The highlight of the set was a new arrangement of Duke Ellington’s “Diminuendo and Crescendo in Blue,” which received a legendary performance at the 1956 Newport Jazz Festival when Paul Gonsalves’ tenor solo kept building and building till the crowd was in a frenzy. Sixty years later Butler took the Gonsalves role on the tune, playing chorus after chorus with increasing excitement till this year’s crowd was shouting too. On the set’s final song, Billy Preston’s “Will It Go Round in Circles,” Butler sang the bouncy lyric as tenor saxophonist Peter Apfelbaum had his own Gonsalves moment of a wild, extended solo.

With Butler added to the band, the Hot 9 contained 10 musicians, including cello and clarinet, the same number as the Anat Cohen Tentet. That sized ensemble, halfway between a quintet and a big band, is yielding some terrific music these days. And nobody seems to enjoy playing music more than Cohen, an Israeli native who has lived in the U.S. since 1996.

A young woman with an untamed mane of dark curls, she grins widely when the music is going well and even dances on stage when one of her colleagues takes an especially stimulating solo—as when her vibes player soloed over accordion and upright bass on “Putty Boy Strut.” Cohen’s own clarinet work on tunes borrowed from Brazil, Mali and Israel revealed how jazz can once again be danceable without sacrificing any of its musical surprise.

These were just some of the highlights at this year’s festival. Alto saxophonist Steve Coleman and his trumpeter Jonathan Finlayson extended Ornette Coleman’s harmolodic methods into dazzling new territory. Etienne Charles fused jazz with the music of his Caribbean childhood with stimulating results. Vocalist Gregory Porter proved that smart, literate lyrics can stick to jazz if some old-school R&B acts as the glue.

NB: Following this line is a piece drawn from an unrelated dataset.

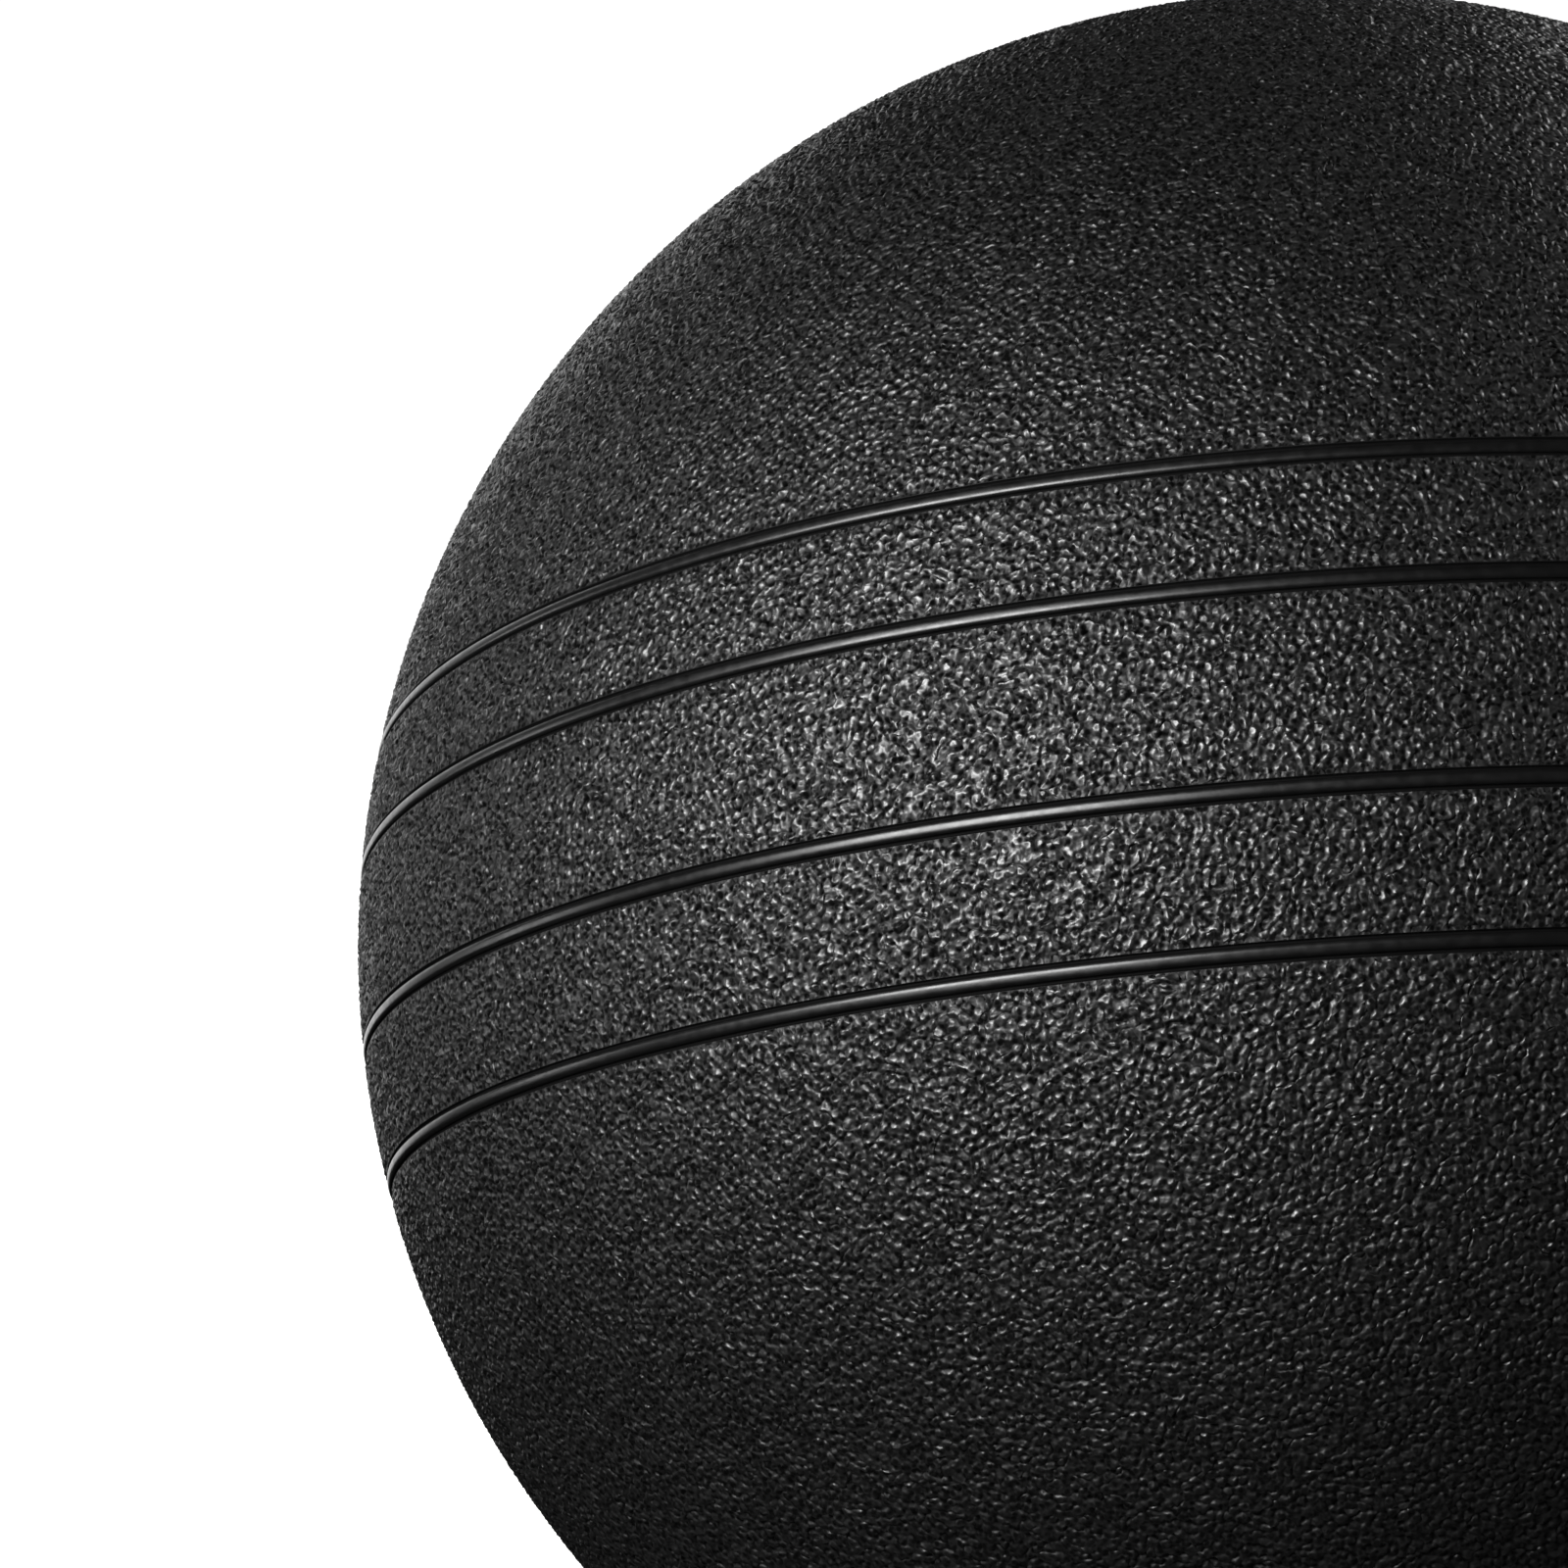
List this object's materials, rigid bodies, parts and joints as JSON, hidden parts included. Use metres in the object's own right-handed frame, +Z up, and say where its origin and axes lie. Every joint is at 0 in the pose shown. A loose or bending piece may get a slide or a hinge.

Tenor saxophonist Joe Lovano and guitarist John Scofield renewed their partnership by soloing on blues changes. Pianist Chick Corea played some of the best music of his long career in an all-star trio that also included drummer Brian Blade and bassist Christian McBride. At this year’s event, McBride was announced as the new artistic director of the Newport Jazz Festival.

All in all, this year’s festival proved that jazz is at its best when it talks to popular music without being drowned out by it. And perhaps Kamasi Washington will add something important to this dialogue before he’s through. He’s talented and well intentioned; he just needs to stretch a bit more. Thus it was a good sign when he was spotted in the wings during the Charles Lloyd set, so pleased with what he heard that he was grinning like a kid who just opened a Christmas present.